During her stay in Saudi Arabia, Carmen bin Laden watched as the exploitation of the country's oil wealth transformed a desert tribal kingdom into a modern, hi-tech society.

But she says the changes did not always penetrate the deeply conservative social traditions, especially for women. And that led her to fear for the future of her two young daughters.

"When you see a society change so fast materially, as a Westerner I assume society will change, and women will open, and they will seek basic change," she adds. "But, unfortunately, this is not what I experienced. And I started fearing for the future of my daughters, and I wanted my daughters to be able to lead the life they wanted to and have the freedom of choice."

Carmen bin Laden's story of love-turned-sour is familiar to many young women who are charmed by cultural differences, and then trapped by them.

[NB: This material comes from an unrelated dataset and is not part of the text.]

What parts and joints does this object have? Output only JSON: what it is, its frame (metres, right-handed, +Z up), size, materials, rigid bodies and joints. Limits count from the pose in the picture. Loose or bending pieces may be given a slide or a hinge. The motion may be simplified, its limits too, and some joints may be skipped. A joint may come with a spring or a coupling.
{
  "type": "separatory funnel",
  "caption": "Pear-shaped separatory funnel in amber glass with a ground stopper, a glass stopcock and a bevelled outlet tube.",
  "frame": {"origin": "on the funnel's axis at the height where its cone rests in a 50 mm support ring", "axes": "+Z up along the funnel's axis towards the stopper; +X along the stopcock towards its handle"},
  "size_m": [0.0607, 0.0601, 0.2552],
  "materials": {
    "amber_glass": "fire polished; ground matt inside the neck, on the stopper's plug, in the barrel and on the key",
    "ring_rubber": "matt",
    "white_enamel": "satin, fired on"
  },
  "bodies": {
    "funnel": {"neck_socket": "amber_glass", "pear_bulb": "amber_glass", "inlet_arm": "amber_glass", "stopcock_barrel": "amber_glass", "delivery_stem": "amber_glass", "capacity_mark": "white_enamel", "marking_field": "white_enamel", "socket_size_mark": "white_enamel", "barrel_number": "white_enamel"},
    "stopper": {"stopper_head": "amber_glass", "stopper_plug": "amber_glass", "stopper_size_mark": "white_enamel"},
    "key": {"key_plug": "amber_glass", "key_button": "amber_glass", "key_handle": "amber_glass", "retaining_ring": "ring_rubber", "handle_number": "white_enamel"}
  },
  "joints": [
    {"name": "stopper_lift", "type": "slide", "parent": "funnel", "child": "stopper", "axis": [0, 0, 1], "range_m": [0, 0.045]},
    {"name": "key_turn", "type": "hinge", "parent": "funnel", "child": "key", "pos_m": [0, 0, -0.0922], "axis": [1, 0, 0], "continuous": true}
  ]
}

Carmen met Yeslam bin Laden while they were students in the United States. She admired his open mind and social graces. But she says, once home in Saudi Arabia, he reverted to a more conservative lifestyle.

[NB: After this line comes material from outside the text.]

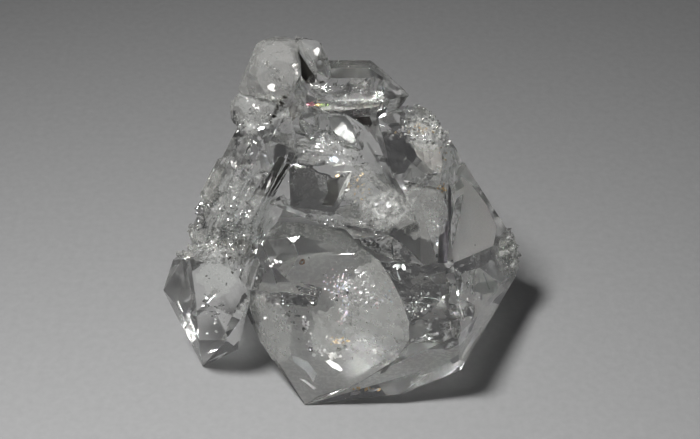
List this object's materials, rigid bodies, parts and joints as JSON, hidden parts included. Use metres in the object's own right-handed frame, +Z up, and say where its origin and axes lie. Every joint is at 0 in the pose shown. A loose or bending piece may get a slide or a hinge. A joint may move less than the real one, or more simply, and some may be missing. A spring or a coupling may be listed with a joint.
{
  "type": "herkimer diamond cluster",
  "caption": "Cluster of intergrown clear quartz crystals with six-sided pyramid ends and crusts of tiny points, resting on the flat underside of its largest crystal.",
  "frame": {"origin": "middle of the footprint's bounding box, on the surface the cluster rests on", "axes": "+Z up, +X to the right and -Y towards the viewer of the side with the large front facets"},
  "size_m": [0.0508, 0.0386, 0.0437],
  "materials": {
    "quartz": "clear natural quartz, growth faces glossy, contact areas and crusts satin"
  },
  "bodies": {
    "root": {"quartz_cluster": "quartz"}
  },
  "joints": []
}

After Saudi Arabia mobilized religious warriors to support Afghanistan's 1979 fight against the Soviet invasion, adherents to radical Islam, like Osama bin Laden, gained more clout. His views, Carmen says, were respected and sometimes feared inside the family.

"During my stay in Saudi Arabia, and even later, the family, the sisters, the brothers, they always spoke to him as a very religious and respectable man," she recalls.

Carmen bin Laden says the idea for her book pre-dates the 2001 terrorist attacks. She wanted to explain to her daughters why she decided to leave Saudi Arabia and take them with her. The book is now on several bestseller lists in the West.

"I had this book in me for a long time. I thought, I owe it to my daughters to explain why they had to go through all those difficult times through most of their childhood, and to explain how I saw that society, and what was my fear for their future," she says.

Mrs. bin Laden has kept her married name, even though she acknowledges it has become synonymous with death and destruction.

"We have to explain we are bin Laden, but we do not have the same values," she notes.

Yeslam bin Laden divorced Carmen in 1988. She and her daughters have not returned to Saudi Arabia since then.